**Source records:**
---+---

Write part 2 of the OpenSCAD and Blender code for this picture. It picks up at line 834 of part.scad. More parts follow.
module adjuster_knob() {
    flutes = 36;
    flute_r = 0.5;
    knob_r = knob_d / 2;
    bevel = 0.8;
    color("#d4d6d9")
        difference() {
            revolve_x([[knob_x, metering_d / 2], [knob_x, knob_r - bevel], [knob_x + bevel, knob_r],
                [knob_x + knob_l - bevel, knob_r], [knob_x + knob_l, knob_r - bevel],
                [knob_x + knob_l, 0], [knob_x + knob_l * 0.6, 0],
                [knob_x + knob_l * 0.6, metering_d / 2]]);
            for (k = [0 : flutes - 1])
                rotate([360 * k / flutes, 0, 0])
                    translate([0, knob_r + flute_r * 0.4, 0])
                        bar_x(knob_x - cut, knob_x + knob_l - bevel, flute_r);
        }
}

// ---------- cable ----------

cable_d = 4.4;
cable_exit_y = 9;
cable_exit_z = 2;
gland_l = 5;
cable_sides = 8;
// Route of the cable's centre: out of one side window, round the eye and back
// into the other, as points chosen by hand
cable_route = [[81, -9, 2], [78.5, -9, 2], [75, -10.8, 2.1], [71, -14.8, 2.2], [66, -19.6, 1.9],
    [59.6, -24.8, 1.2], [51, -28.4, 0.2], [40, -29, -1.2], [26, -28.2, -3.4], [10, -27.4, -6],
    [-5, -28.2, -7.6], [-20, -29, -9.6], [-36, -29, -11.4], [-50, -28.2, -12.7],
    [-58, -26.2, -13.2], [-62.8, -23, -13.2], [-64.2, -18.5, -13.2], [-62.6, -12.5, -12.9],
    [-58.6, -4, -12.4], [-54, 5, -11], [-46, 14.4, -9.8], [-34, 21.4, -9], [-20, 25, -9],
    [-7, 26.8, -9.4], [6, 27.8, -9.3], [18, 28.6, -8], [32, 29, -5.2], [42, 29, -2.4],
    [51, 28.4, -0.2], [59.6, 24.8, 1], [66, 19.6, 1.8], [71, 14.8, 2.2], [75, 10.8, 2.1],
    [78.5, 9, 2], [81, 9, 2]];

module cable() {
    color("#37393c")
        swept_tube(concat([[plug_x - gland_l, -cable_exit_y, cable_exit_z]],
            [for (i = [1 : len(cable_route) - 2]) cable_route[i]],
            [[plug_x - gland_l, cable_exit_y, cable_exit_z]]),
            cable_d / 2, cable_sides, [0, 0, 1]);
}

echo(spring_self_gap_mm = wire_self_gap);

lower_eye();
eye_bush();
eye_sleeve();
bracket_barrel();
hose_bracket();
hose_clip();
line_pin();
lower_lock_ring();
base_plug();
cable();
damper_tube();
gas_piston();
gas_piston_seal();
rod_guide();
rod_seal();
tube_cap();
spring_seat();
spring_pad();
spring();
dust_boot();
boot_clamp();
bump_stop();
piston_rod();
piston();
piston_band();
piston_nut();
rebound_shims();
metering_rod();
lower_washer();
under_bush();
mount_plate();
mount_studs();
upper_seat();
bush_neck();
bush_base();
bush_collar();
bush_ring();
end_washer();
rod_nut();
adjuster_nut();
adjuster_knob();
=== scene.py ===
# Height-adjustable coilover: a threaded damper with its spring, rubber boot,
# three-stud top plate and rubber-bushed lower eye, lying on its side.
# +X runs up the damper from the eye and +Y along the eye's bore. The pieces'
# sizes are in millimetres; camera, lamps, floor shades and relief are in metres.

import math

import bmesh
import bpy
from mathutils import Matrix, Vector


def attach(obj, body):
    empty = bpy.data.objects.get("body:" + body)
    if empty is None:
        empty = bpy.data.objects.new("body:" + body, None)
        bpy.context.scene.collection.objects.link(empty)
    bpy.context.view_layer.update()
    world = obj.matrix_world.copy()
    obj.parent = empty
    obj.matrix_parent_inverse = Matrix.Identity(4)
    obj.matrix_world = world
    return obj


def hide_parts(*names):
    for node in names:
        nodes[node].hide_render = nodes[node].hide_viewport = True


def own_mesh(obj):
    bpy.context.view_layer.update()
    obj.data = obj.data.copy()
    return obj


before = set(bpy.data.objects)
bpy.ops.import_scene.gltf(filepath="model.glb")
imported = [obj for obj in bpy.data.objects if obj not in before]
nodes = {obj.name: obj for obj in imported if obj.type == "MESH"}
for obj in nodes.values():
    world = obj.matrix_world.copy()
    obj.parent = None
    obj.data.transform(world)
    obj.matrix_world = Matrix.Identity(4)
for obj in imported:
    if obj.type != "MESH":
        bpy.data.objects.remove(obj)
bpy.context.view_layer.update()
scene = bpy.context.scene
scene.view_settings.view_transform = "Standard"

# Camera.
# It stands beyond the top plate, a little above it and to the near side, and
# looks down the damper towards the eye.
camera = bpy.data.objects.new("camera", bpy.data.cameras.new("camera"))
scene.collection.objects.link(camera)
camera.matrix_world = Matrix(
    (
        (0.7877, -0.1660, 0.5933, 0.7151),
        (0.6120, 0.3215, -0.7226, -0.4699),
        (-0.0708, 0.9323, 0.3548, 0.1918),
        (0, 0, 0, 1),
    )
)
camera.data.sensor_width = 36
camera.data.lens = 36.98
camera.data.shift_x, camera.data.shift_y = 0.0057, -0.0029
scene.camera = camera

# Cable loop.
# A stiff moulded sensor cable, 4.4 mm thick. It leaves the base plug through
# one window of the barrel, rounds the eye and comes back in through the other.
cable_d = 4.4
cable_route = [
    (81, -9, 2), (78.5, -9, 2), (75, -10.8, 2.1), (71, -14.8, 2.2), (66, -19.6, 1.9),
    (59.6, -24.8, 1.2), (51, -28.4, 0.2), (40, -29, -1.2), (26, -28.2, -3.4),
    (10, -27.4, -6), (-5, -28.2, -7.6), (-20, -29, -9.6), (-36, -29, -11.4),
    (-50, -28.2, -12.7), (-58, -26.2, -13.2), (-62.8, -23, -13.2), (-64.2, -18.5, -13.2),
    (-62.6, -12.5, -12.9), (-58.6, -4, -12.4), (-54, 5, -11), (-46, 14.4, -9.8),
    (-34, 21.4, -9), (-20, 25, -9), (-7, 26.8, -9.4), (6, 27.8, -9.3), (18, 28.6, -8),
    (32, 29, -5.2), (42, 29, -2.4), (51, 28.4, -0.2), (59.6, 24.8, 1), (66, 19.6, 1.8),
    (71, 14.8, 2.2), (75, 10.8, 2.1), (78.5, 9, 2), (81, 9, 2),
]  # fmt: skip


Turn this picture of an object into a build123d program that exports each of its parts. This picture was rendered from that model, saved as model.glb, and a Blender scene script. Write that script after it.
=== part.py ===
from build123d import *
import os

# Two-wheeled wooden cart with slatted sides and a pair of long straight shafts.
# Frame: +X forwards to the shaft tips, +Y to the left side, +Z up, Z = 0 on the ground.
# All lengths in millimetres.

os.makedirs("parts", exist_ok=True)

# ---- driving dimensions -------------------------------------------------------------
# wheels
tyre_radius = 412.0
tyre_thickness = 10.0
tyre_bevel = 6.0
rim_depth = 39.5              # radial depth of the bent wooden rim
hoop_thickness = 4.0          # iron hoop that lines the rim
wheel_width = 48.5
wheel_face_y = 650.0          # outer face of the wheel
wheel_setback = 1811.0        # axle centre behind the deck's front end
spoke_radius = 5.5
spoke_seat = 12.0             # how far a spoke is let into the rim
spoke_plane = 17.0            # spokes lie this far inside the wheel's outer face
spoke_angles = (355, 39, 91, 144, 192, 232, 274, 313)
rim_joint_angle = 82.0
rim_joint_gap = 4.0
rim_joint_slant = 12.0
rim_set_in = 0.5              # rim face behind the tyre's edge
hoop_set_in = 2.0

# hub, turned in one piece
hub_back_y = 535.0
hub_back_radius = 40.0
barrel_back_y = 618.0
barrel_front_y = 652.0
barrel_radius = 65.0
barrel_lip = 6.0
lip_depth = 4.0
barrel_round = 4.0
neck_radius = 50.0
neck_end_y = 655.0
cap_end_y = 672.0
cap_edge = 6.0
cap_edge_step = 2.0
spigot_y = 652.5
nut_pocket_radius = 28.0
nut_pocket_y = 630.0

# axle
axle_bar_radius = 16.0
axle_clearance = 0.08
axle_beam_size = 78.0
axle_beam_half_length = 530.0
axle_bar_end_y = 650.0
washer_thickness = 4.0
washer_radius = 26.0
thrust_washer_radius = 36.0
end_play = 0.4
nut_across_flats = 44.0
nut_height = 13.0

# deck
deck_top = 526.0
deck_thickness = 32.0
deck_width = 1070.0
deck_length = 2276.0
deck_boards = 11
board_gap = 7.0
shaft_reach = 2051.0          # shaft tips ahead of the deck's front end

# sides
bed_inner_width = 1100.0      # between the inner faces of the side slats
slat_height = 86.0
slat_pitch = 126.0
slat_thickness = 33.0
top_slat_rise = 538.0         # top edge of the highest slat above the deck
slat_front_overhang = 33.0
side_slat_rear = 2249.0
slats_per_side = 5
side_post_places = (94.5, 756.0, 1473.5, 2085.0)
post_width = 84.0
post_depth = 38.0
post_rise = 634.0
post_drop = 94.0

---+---

**Objective:** Each line from the one containing "lower_eye();" through the one containing "obj.matrix_world = world" must be retyped exactly, the first and last of these included.

**Written solution:**
lower_eye();
eye_bush();
eye_sleeve();
bracket_barrel();
hose_bracket();
hose_clip();
line_pin();
lower_lock_ring();
base_plug();
cable();
damper_tube();
gas_piston();
gas_piston_seal();
rod_guide();
rod_seal();
tube_cap();
spring_seat();
spring_pad();
spring();
dust_boot();
boot_clamp();
bump_stop();
piston_rod();
piston();
piston_band();
piston_nut();
rebound_shims();
metering_rod();
lower_washer();
under_bush();
mount_plate();
mount_studs();
upper_seat();
bush_neck();
bush_base();
bush_collar();
bush_ring();
end_washer();
rod_nut();
adjuster_nut();
adjuster_knob();
=== scene.py ===
# Height-adjustable coilover: a threaded damper with its spring, rubber boot,
# three-stud top plate and rubber-bushed lower eye, lying on its side.
# +X runs up the damper from the eye and +Y along the eye's bore. The pieces'
# sizes are in millimetres; camera, lamps, floor shades and relief are in metres.

import math

import bmesh
import bpy
from mathutils import Matrix, Vector


def attach(obj, body):
    empty = bpy.data.objects.get("body:" + body)
    if empty is None:
        empty = bpy.data.objects.new("body:" + body, None)
        bpy.context.scene.collection.objects.link(empty)
    bpy.context.view_layer.update()
    world = obj.matrix_world.copy()
    obj.parent = empty
    obj.matrix_parent_inverse = Matrix.Identity(4)
    obj.matrix_world = world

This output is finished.